Given problem
Copy out every line of the data exactly.

Records that describe objects
__________________________________________________

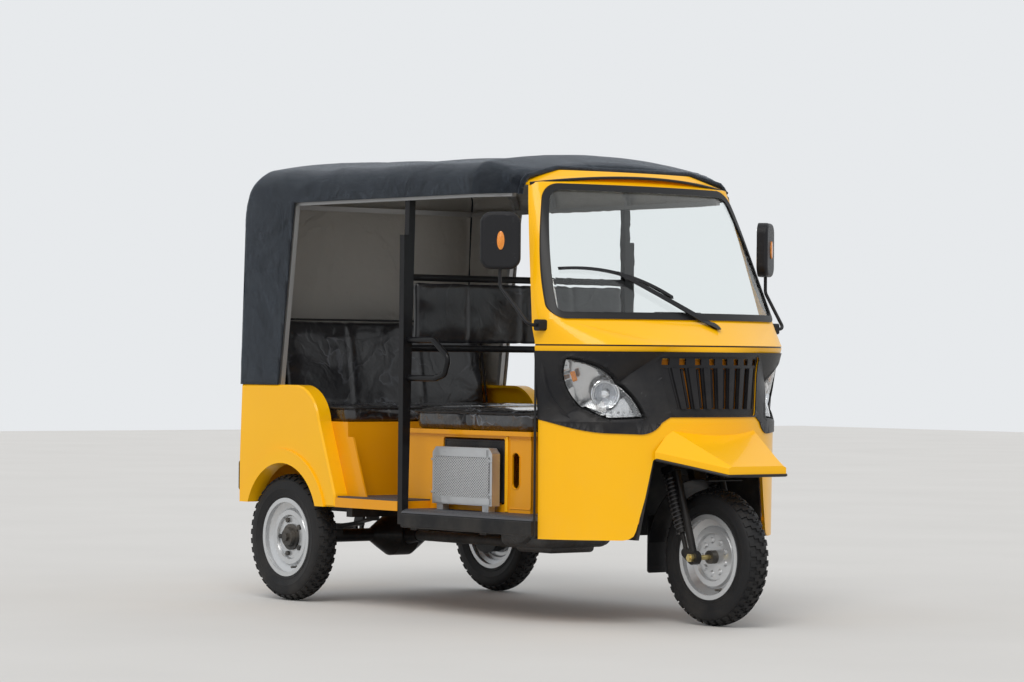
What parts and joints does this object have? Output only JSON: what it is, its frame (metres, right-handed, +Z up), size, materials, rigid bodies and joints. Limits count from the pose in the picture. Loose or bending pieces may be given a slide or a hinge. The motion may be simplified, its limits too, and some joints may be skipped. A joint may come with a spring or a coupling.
{
  "type": "auto rickshaw",
  "caption": "Three-wheeled passenger vehicle with an open-sided steel body, a canvas top, a steered front wheel and a bench behind the driver.",
  "frame": {"origin": "on the ground, in the middle of the overall length and width", "axes": "faces -Y, +X is the vehicle's left, +Z up"},
  "size_m": [1.5432, 2.6424, 1.8594],
  "materials": {
    "yellow_paint": "gloss",
    "black_paint": "satin",
    "black_plastic": "matte",
    "lamp_lens": "gloss",
    "red_lens": "gloss",
    "clear_glass": "clear",
    "seal_rubber": "matte",
    "black_vinyl": "satin",
    "canopy_vinyl": "satin",
    "aluminium": "matte",
    "engine_iron": "matte",
    "zinc_steel": "satin",
    "tyre_rubber": "matte",
    "silver_paint": "satin"
  },
  "bodies": {
    "chassis": {"chassis_frame": "black_paint", "side_steps": "black_paint", "rear_axle": "black_paint", "partition_frame": "black_paint", "leaf_springs": "black_paint", "drive_shaft": "black_paint", "muffler": "black_paint", "canopy_bows": "black_paint", "fascia_band": "black_plastic", "grille": "black_plastic", "dashboard": "black_plastic", "wheel_house": "black_plastic", "grab_handles": "black_plastic", "mirror_left": "black_plastic", "mirror_right": "black_plastic", "belt_strip": "black_plastic", "wiper": "black_plastic", "floor_pan": "yellow_paint", "passenger_floor": "yellow_paint", "nose_panel": "yellow_paint", "cab_frame": "yellow_paint", "front_visor": "yellow_paint", "driver_seat_box": "yellow_paint", "rear_quarter_left": "yellow_paint", "rear_quarter_right": "yellow_paint", "rear_panel": "yellow_paint", "bench_base": "yellow_paint", "headlamp_left": "lamp_lens", "headlamp_right": "lamp_lens", "tail_lamps": "red_lens", "windscreen_glass": "clear_glass", "windscreen_seal": "seal_rubber", "floor_mat": "seal_rubber", "partition_pad": "black_vinyl", "driver_cushion": "black_vinyl", "bench_cushion": "black_vinyl", "bench_backrest": "black_vinyl", "canopy": "canopy_vinyl", "radiator": "aluminium", "engine_block": "engine_iron"},
    "steering": {"front_fork": "black_paint", "handlebar": "black_paint", "front_mudguard": "black_paint", "mud_flap": "seal_rubber", "front_axle": "zinc_steel"},
    "front_wheel": {"front_tyre": "tyre_rubber", "front_rim": "silver_paint", "front_hub": "black_paint"},
    "rear_left_wheel": {"rear_left_tyre": "tyre_rubber", "rear_left_rim": "silver_paint", "rear_left_hub": "black_paint"},
    "rear_right_wheel": {"rear_right_tyre": "tyre_rubber", "rear_right_rim": "silver_paint", "rear_right_hub": "black_paint"}
  },
  "joints": [
    {"name": "steering", "type": "hinge", "parent": "chassis", "child": "steering", "pos_m": [0, -1.04075, 0.2675], "axis": [0, 0.309, 0.9511], "range_deg": [-40, 40]},
    {"name": "front_wheel_spin", "type": "hinge", "parent": "steering", "child": "front_wheel", "pos_m": [0, -1.05375, 0.2675], "axis": [1, 0, 0], "continuous": true},
    {"name": "rear_left_wheel_spin", "type": "hinge", "parent": "chassis", "child": "rear_left_wheel", "pos_m": [0.555, 0.99625, 0.2675], "axis": [1, 0, 0], "continuous": true},
    {"name": "rear_right_wheel_spin", "type": "hinge", "parent": "chassis", "child": "rear_right_wheel", "pos_m": [-0.555, 0.99625, 0.2675], "axis": [1, 0, 0], "continuous": true}
  ]
}
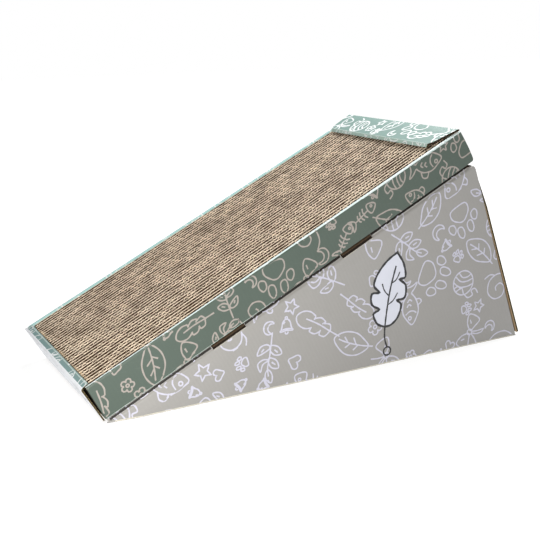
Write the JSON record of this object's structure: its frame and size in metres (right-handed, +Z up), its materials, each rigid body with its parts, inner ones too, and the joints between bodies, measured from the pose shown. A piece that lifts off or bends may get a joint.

__________________________________________________

Task response
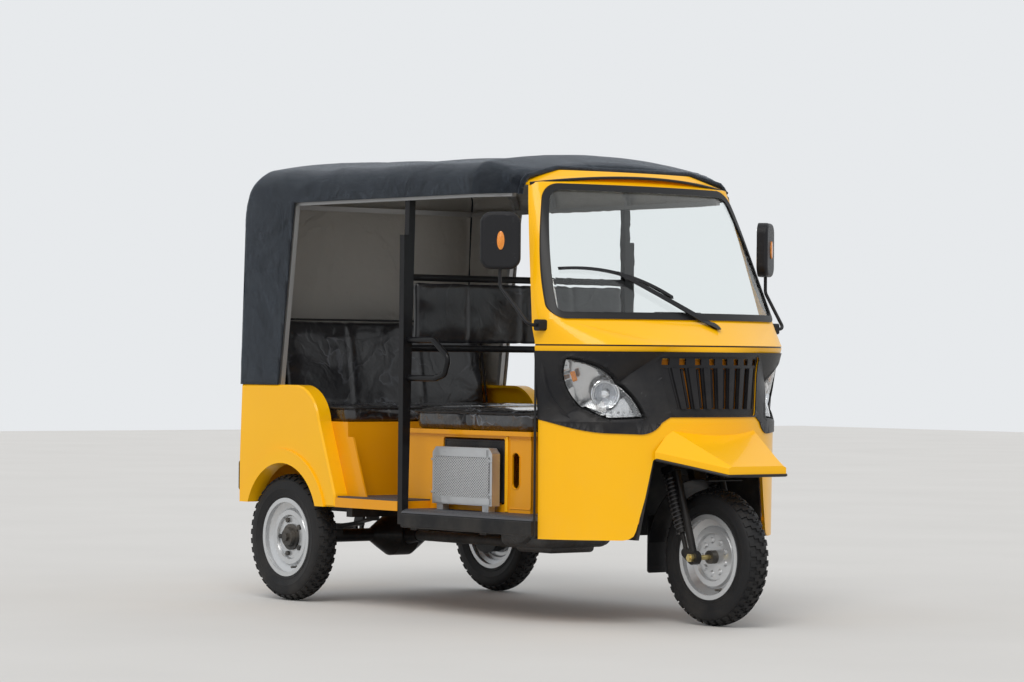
What parts and joints does this object have? Output only JSON: what it is, its frame (metres, right-handed, +Z up), size, materials, rigid bodies and joints. Limits count from the pose in the picture. Loose or bending pieces may be given a slide or a hinge. The motion may be simplified, its limits too, and some joints may be skipped. A joint may come with a spring or a coupling.
{
  "type": "auto rickshaw",
  "caption": "Three-wheeled passenger vehicle with an open-sided steel body, a canvas top, a steered front wheel and a bench behind the driver.",
  "frame": {"origin": "on the ground, in the middle of the overall length and width", "axes": "faces -Y, +X is the vehicle's left, +Z up"},
  "size_m": [1.5432, 2.6424, 1.8594],
  "materials": {
    "yellow_paint": "gloss",
    "black_paint": "satin",
    "black_plastic": "matte",
    "lamp_lens": "gloss",
    "red_lens": "gloss",
    "clear_glass": "clear",
    "seal_rubber": "matte",
    "black_vinyl": "satin",
    "canopy_vinyl": "satin",
    "aluminium": "matte",
    "engine_iron": "matte",
    "zinc_steel": "satin",
    "tyre_rubber": "matte",
    "silver_paint": "satin"
  },
  "bodies": {
    "chassis": {"chassis_frame": "black_paint", "side_steps": "black_paint", "rear_axle": "black_paint", "partition_frame": "black_paint", "leaf_springs": "black_paint", "drive_shaft": "black_paint", "muffler": "black_paint", "canopy_bows": "black_paint", "fascia_band": "black_plastic", "grille": "black_plastic", "dashboard": "black_plastic", "wheel_house": "black_plastic", "grab_handles": "black_plastic", "mirror_left": "black_plastic", "mirror_right": "black_plastic", "belt_strip": "black_plastic", "wiper": "black_plastic", "floor_pan": "yellow_paint", "passenger_floor": "yellow_paint", "nose_panel": "yellow_paint", "cab_frame": "yellow_paint", "front_visor": "yellow_paint", "driver_seat_box": "yellow_paint", "rear_quarter_left": "yellow_paint", "rear_quarter_right": "yellow_paint", "rear_panel": "yellow_paint", "bench_base": "yellow_paint", "headlamp_left": "lamp_lens", "headlamp_right": "lamp_lens", "tail_lamps": "red_lens", "windscreen_glass": "clear_glass", "windscreen_seal": "seal_rubber", "floor_mat": "seal_rubber", "partition_pad": "black_vinyl", "driver_cushion": "black_vinyl", "bench_cushion": "black_vinyl", "bench_backrest": "black_vinyl", "canopy": "canopy_vinyl", "radiator": "aluminium", "engine_block": "engine_iron"},
    "steering": {"front_fork": "black_paint", "handlebar": "black_paint", "front_mudguard": "black_paint", "mud_flap": "seal_rubber", "front_axle": "zinc_steel"},
    "front_wheel": {"front_tyre": "tyre_rubber", "front_rim": "silver_paint", "front_hub": "black_paint"},
    "rear_left_wheel": {"rear_left_tyre": "tyre_rubber", "rear_left_rim": "silver_paint", "rear_left_hub": "black_paint"},
    "rear_right_wheel": {"rear_right_tyre": "tyre_rubber", "rear_right_rim": "silver_paint", "rear_right_hub": "black_paint"}
  },
  "joints": [
    {"name": "steering", "type": "hinge", "parent": "chassis", "child": "steering", "pos_m": [0, -1.04075, 0.2675], "axis": [0, 0.309, 0.9511], "range_deg": [-40, 40]},
    {"name": "front_wheel_spin", "type": "hinge", "parent": "steering", "child": "front_wheel", "pos_m": [0, -1.05375, 0.2675], "axis": [1, 0, 0], "continuous": true},
    {"name": "rear_left_wheel_spin", "type": "hinge", "parent": "chassis", "child": "rear_left_wheel", "pos_m": [0.555, 0.99625, 0.2675], "axis": [1, 0, 0], "continuous": true},
    {"name": "rear_right_wheel_spin", "type": "hinge", "parent": "chassis", "child": "rear_right_wheel", "pos_m": [-0.555, 0.99625, 0.2675], "axis": [1, 0, 0], "continuous": true}
  ]
}
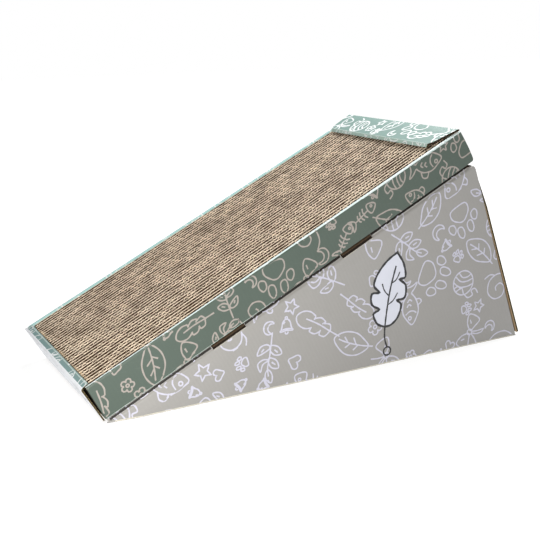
Write the JSON record of this object's structure: its frame and size in metres (right-handed, +Z up), its materials, each rigid body with its parts, inner ones too, and the joints between bodies, measured from the pose shown. A piece that lifts off or bends may get a joint.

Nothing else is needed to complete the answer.